* Atoms Absorb and Emit Light: Every element has a unique set of energy levels that its electrons can occupy. When an electron jumps to a higher energy level, it absorbs light at a specific wavelength. When it falls back down, it emits light at that same wavelength.
* Spectral Lines: When we analyze the light from a star, we see a continuous spectrum (rainbow of colors), but with dark lines (absorption lines) or bright lines (emission lines) at specific wavelengths. These lines represent wavelengths of light that have been absorbed or emitted by the atoms in the star's atmosphere.
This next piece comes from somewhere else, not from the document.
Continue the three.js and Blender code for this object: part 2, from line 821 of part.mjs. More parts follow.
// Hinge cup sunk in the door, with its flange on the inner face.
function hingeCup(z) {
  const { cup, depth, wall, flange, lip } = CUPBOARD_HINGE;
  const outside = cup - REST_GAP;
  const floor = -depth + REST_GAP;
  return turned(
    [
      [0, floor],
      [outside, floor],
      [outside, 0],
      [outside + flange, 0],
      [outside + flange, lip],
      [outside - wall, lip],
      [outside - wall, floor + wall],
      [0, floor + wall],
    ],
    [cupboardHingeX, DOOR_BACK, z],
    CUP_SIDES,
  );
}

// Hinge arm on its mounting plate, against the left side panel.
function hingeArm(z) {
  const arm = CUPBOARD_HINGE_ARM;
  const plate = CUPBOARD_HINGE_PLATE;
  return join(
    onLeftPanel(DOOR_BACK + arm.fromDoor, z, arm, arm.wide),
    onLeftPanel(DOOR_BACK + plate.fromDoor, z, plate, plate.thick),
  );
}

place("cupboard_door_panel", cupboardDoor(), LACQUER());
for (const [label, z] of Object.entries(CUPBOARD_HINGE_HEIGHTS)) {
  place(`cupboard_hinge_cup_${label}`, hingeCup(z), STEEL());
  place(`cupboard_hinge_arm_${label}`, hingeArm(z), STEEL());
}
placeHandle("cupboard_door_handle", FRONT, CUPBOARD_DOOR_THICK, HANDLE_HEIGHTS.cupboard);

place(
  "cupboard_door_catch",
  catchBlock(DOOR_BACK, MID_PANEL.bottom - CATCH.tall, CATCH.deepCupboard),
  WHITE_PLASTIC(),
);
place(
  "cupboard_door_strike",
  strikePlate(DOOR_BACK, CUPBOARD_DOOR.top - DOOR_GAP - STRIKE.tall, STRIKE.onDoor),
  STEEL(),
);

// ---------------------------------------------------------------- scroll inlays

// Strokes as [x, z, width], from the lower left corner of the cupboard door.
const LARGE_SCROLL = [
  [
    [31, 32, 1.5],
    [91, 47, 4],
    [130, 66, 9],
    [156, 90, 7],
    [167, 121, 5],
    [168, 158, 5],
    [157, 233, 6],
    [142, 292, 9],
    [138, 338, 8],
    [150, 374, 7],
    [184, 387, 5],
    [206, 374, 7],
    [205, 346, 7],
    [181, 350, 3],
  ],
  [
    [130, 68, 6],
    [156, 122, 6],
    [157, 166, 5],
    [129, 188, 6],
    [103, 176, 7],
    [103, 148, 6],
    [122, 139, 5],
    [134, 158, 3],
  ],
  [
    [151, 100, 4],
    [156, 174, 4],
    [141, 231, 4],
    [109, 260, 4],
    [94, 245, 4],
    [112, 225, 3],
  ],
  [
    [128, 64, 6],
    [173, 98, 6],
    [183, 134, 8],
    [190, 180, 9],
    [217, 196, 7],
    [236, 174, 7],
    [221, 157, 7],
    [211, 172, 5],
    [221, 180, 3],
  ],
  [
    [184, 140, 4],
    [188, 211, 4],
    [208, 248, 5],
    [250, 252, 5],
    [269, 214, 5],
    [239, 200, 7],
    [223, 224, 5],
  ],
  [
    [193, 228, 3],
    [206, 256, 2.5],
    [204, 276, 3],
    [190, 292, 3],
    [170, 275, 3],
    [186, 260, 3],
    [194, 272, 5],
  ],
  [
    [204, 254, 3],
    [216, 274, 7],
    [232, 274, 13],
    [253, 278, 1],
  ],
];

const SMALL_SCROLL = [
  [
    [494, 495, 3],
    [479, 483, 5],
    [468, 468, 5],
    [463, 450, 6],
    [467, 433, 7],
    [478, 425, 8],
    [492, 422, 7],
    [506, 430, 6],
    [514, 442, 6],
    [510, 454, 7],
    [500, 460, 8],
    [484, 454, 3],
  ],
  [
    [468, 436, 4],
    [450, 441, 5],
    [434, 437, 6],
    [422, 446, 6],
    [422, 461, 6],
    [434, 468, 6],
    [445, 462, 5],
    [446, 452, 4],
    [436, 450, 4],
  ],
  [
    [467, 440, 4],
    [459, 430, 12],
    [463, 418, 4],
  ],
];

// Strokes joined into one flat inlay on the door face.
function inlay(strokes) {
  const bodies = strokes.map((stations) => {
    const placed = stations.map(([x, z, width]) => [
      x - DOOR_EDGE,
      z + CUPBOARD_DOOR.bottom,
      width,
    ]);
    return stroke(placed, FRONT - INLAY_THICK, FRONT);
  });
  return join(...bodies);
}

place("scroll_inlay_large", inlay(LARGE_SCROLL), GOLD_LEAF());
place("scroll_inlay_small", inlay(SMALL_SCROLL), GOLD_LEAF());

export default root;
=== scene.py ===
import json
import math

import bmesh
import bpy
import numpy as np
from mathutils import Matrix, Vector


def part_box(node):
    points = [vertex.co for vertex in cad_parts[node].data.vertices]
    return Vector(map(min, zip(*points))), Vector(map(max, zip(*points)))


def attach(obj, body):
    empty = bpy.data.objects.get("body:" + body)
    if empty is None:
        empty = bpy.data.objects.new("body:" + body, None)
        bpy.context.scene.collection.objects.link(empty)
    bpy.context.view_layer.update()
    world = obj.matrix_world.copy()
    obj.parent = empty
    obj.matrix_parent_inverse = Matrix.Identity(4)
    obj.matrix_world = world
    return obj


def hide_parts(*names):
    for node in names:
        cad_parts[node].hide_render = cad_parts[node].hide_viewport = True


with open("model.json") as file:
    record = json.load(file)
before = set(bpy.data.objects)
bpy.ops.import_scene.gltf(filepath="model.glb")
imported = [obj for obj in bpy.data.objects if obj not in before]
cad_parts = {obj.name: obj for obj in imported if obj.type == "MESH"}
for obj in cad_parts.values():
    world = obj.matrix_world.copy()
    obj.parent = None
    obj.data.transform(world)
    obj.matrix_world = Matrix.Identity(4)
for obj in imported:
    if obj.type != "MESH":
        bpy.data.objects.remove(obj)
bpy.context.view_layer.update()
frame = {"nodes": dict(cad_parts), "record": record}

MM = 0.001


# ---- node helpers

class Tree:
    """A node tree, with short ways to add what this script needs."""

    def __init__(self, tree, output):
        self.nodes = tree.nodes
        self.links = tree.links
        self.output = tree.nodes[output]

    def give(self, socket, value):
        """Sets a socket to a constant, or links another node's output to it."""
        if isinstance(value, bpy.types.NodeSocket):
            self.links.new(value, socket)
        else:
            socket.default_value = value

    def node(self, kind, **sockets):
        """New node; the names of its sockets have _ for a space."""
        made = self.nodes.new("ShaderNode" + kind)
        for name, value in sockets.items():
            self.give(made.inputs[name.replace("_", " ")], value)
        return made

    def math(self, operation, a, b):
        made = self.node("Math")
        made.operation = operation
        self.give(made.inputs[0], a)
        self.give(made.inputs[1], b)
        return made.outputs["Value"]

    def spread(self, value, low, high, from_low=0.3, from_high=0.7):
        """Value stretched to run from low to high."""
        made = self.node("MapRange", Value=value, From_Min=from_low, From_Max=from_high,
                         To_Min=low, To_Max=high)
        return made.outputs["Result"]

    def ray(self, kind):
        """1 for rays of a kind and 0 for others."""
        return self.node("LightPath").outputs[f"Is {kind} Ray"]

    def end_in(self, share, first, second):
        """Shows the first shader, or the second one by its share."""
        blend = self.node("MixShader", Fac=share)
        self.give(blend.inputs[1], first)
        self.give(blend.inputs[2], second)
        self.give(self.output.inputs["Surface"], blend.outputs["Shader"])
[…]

* The "Fingerprint" of Elements: Each element produces a unique pattern of spectral lines. Scientists have meticulously cataloged these patterns for all known elements. By comparing the spectral lines observed in a star's light to this catalog, they can identify which elements are present in the star's atmosphere.
Example: A star's spectrum might show strong lines corresponding to hydrogen and helium, indicating that these are the dominant elements. Other, fainter lines might point to the presence of smaller amounts of heavier elements like carbon, oxygen, and iron.
This technique, called spectroscopy, is fundamental to our understanding of stars and the universe. It allows us to:
* Determine the chemical composition of stars: This helps us understand stellar evolution and the formation of planets.
* Measure the temperature and pressure of stars: The width and intensity of spectral lines provide information about these properties.
* Calculate the star's speed and direction of motion: The Doppler shift of spectral lines tells us how fast a star is moving towards or away from us.
In short, spectral lines are like the unique fingerprints of elements, allowing scientists to decipher the composition and properties of stars from afar.